At 40% sweetness, there's just enough sugar to keep this from veering into sharp territory, while subtle green notes (32%) and soft spice (33%) add the barest architectural support. The overall effect is remarkably linear. What you smell in the first five minutes is essentially what you'll experience two hours later, just quieter. The base doesn't deepen into amber or musk in any meaningful way; instead, the fragrance simply fades like morning mist, leaving behind that soapy-clean impression that proves so contentious among wearers.
Character & Occasion
The data tells an unambiguous story: Nuit de Cellophane is a spring fragrance first and foremost (96% suitability), with respectable summer credentials (68%). Its performance drops off considerably in fall (54%) and becomes nearly irrelevant in winter (29%). This is a perfume that thrives in warm weather when heavy sillage becomes oppressive, when you want something that reads as "freshly showered" rather than "deliberately perfumed."
The day/night split is even more pronounced—100% day appropriate versus just 38% for evening wear. This is your conference call fragrance, your errand-running companion, the scent equivalent of a crisp white shirt. It won't offend colleagues in close quarters, won't trigger migraines in enclosed spaces, and certainly won't turn heads at dinner. Whether that's a feature or a bug depends entirely on what you're seeking.
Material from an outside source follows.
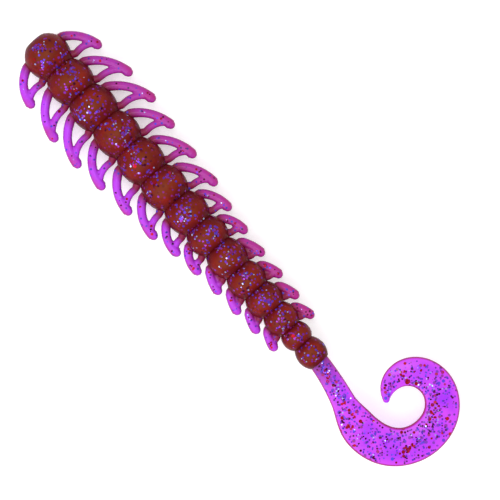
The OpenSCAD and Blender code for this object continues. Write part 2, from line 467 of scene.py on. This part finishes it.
def leg_shape(number, side):
    """A leg's bars and web in one mesh that is still in parts. It is drawn for the left side,
    and turned over for the right."""
    low, high = boxes[f"leg_left_{number:02d}"]
    surface = ring_radius(number)
    arm_x = low.x + arm_setback
    strut_x = crease_x(number) - strut_setback
    webbed = number >= first_webbed
    bow = webbed_bow if webbed else arm_bow[side]
    arm_start = Vector((arm_x, surface + 0.1 * MM, 0))
    arm_foot = Vector((arm_x - 0.1 * MM, low.y + foot_depth, 0))
    tip = Vector((high.x - tip_radius, high.y - tip_radius - tip_inset, 0))
    strut_start = Vector((strut_x, surface * 0.97, 0))
    strut_foot = Vector((strut_x - 0.6 * MM, low.y + foot_depth, 0))
    join = bowed(arm_start, tip, bow, join_at)
    along = [k / join_steps for k in range(join_steps + 1)]
    arm = [bowed(arm_start, tip, bow, t) for t in along]
    strut = [bowed(strut_start, join, strut_bow, t) for t in along]
    bm = bmesh.new()
    thick = [arm_radius * (1.08 - 0.14 * math.sin(math.pi * t) + 0.06 * t) for t in along]
    bar(bm, [arm_foot] + arm, [arm_radius * arm_flare] + thick)
    thin = strut_radius * (0.55 + 0.45 * surface / ring_radius(1))
    bar(bm, [strut_foot] + strut, [thin * strut_flare] + [thin] * len(strut))
    bmesh.ops.create_icosphere(bm, subdivisions=3, radius=tip_radius,
                               matrix=Matrix.Translation(tip))
    if webbed:
        edge = [arm_foot] + arm[:-2] + strut[::-1] + [strut_foot]
        face = bm.faces.new([bm.verts.new(point - Vector((0, 0, web_half))) for point in edge])
        grown = bmesh.ops.extrude_face_region(bm, geom=[face])["geom"]
        raised = [item for item in grown if isinstance(item, bmesh.types.BMVert)]
        bmesh.ops.translate(bm, verts=raised, vec=(0, 0, 2 * web_half))
    across = -1 if side == "right" else 1
    bmesh.ops.scale(bm, vec=(1, across, leg_flatness), verts=bm.verts)
    return bm


def marked(mesh, name, values):
    """Makes the mesh carry a value for each vertex under this name."""
    mesh.attributes.new(name, "FLOAT", "POINT").data.foreach_set("value", values)


def leg(number, side):
    name = f"leg_{side}_{number:02d}"
    rough = new_piece(name + "_rough", leg_shape(number, side))
    joined = rough.modifiers.new("joined", "REMESH")
    joined.mode = "VOXEL"
    joined.voxel_size = leg_voxel
    joined.use_smooth_shade = True
    eased = rough.modifiers.new("eased", "SMOOTH")
    eased.factor = 0.5
    eased.iterations = 5
    graph = bpy.context.evaluated_depsgraph_get()
    mesh = bpy.data.meshes.new_from_object(rough.evaluated_get(graph))
    mesh.name = name + "_form"
    bpy.data.objects.remove(rough)
    mesh.shade_smooth()
    surface = ring_radius(number)
    reach = boxes[f"leg_left_{number:02d}"][1].y - surface
    marked(mesh, "outward", [(abs(v.co.y) - surface) / reach for v in mesh.vertices])
    marked(mesh, "flush", [leg_flush[side] * number / leg_pairs] * len(mesh.vertices))
    # How far the surface turns from facing up, which sets the painted shade along the bars'
    # sides.
    marked(mesh, "rim", [1 - abs(v.normal.z) for v in mesh.vertices])
    mesh.materials.clear()
    mesh.materials.append(leg_plastic[side])
    piece = new_object(name + "_form", mesh)
    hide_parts(name)
    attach(piece, name)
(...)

This is explicitly a feminine fragrance, though its clean, soapy character makes it arguably more gender-neutral than many officially unisex offerings. It's best suited for those who view perfume as polite enhancement rather than bold statement—and notably, for those with sensitive sinuses who find most fragrances overwhelming.
Community Verdict
The Reddit fragrance community's mixed sentiment (5.5/10) reveals a fragrance that succeeds admirably at its intended purpose while leaving many underwhelmed. Based on 13 opinions, the conversation consistently circles back to three key points.
On the positive side, wearers with sensitive sinuses or rhinitis praise Nuit de Cellophane as a revelation—finally, a niche offering they can actually wear without triggering physical discomfort. Its lightness and wearability earn consistent appreciation from those seeking an everyday signature that won't fatigue the nose. For them, this represents Serge Lutens accessibility without sacrificing the cachet of the brand.
The criticism, however, is pointed. The most frequent complaint centers on that soapy, shampoo-like quality—a characteristic that some find pleasant and clean but others consider disappointingly generic for a house known for boundary-pushing compositions. The lack of projection and intensity frustrates those who invest in niche perfumery expecting something that announces itself. Several commenters note that it offers limited appeal for anyone seeking the bold, distinctive character typically associated with designer powerhouses, let alone avant-garde niche.
The consensus seems to be: it works beautifully in office environments and for sensitive noses, but don't expect the olfactory adventure that other Lutens fragrances deliver.
How It Compares
The list of similar fragrances reads like a who's-who of modern white florals: Pure Poison by Dior, Narciso Rodriguez For Her, even Mugler's Alien. What these share with Nuit de Cellophane is that white floral backbone, though most deliver it with considerably more force. Fleurs d'Oranger and Datura Noir, both from Serge Lutens' own stable, offer interesting contrasts—the former more explicitly orange blossom-focused, the latter darker and more narcotic.
Where Nuit de Cellophane distinguishes itself is in its determined sheerness. While Pure Poison builds drama and Alien projects into next week, this fragrance seems almost apologetic about taking up olfactory space. It's the introvert in a category dominated by extroverts.
The Bottom Line
With a 3.82/5 rating from 3,900 votes, Nuit de Cellophane sits comfortably in "pretty good but not great" territory—a fair assessment for a fragrance that prioritizes function over artistry. This isn't the Serge Lutens to buy if you're seeking an initiation into his provocative, uncompromising aesthetic. But if you've loved his fragrances conceptually while finding them unwearable in practice, this might be your gateway.
The value proposition depends on your priorities. For someone with scent sensitivities, this could be worth every penny as a rare niche option they can actually tolerate. For someone seeking the next statement fragrance, that same money would be better spent elsewhere. It's a fragrance that knows exactly what it wants to be—quiet, clean, and unobtrusive—and achieves that goal with transparent efficiency. Just don't mistake transparency for depth.